Hardly had the opening prayer of the good man of God come to its amen when Mr. Conkling offered the following:
Resolved, As the sense of this Convention, that every member of it is bound in honor to support its nominee, whoever that nominee may be; and that no man should hold a seat here who is not ready to so agree.
Mr. Hale said he thought that a Republican Convention did not need to be instructed, that its first and underlying duty, after nominating its candidate, was to elect him over the Democratic candidate.
A call of the States being requested, the convention voted unanimously in favor of Mr. Conkling’s resolution, with the exception of three hostile votes from West Virginia.
Mr. Conkling then offered the following:
“Resolved, That the delegates who have voted that they will not abide the action of the convention do not deserve and have forfeited their vote in this convention.”
Mr.
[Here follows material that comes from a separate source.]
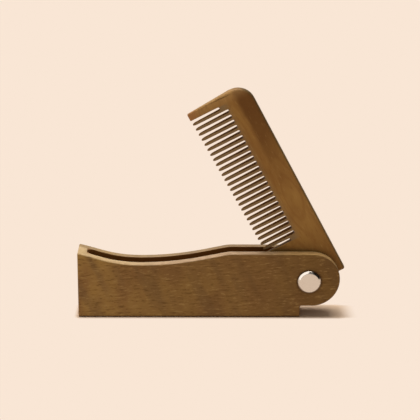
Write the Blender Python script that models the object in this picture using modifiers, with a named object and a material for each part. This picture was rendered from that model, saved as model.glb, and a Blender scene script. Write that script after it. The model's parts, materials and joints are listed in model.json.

Campbell, of West Virginia—“Mr. Chairman: There are three gentlemen from West Virginia, good and true Republicans, who have voted in the negative in the last vote. Gentlemen, as a delegate in a Republican Convention, I am willing to withdraw. If it has come to this that in the city of Chicago, where I came as a young man from the State of Virginia, after having submitted twenty years to contumely and to violence in the State of Virginia for my Republican principles—if it has come to this, that in the city of Chicago a delegate from that State can not have a free expression of opinion, I for one am willing to withdraw from this convention. Mr. Chairman, I have been a Republican in the State of Virginia from my youth. For twenty-five years I have published a Republican newspaper in that State. I have supported every Republican Presidential nominee in that time. I expect to support the nominee of this convention. But, sir, I shall do so as a Republican, having imbibed my principles from the great statesman from New York, William H. Seward, with whom I had an early acquaintance by virtue of my having gone to school with him nine years from the city of Utica, from which the Senator from New York now hails. I was a Republican then, and I made the acquaintance of that distinguished gentleman. I came home, and in my youth I became a newspaper editor. From that day to this—from the John Brown raid on Harper’s Ferry all through the troubles of the last twenty-five years—I have consistently and always supported our State and National Republican nominee. But, Mr. Chairman, I feel as a Republican that there is a principle in this question, and I will never go into any convention and agree beforehand that whatever may be done by that convention shall have my indorsement. Sir, as a free man, whom God made free, I always intend to carry my sovereignty under my own hat. I never intend that any body of men shall take it from me. I do not, Mr. Chairman, make my living by politics; I make it by my labor as a newspaper editor; and I am not afraid to go home and say that I stood up here in this convention, as I was not afraid to stand up in the State of West Virginia, when but 2,900 men were found to vote for Abraham Lincoln, and where that party has risen to-day to 45,000 votes under the training that we received from our early inspiration of principle. I am not afraid to go home and face these men as I have faced them always.”
The two other dissenters also stated their position as defiantly if not as ably. After some further debate, Mr. Garfield spoke, taking ground against Conkling’s pending resolution. While speaking to this, he said:
“There never can be a convention, of which I am one delegate, equal in rights to every other delegate, that shall bind my vote against my will on any question whatever on which my vote is to be given.
“I regret that these gentlemen thought it best to break the harmony of this convention by their dissent; but, when they tell the convention that their dissent was not, and did not mean, that they would not vote for the nominee of this convention, but only that they did not think the resolution at this time wise, they acted in their right, and not by my vote. I do not know the gentlemen, nor their affiliations, nor their relations to candidates, except one of them. One of them I knew in the dark days of slavery, and for twenty long years, in the midst of slave-pens and slave-drivers, has stood up for liberty with a clear-sighted courage and a brave heart equal to the best Republicans that live on this globe. And if this convention expel him, then we must purge ourselves at the end of every vote by requiring that so many as shall vote against us shall go out.”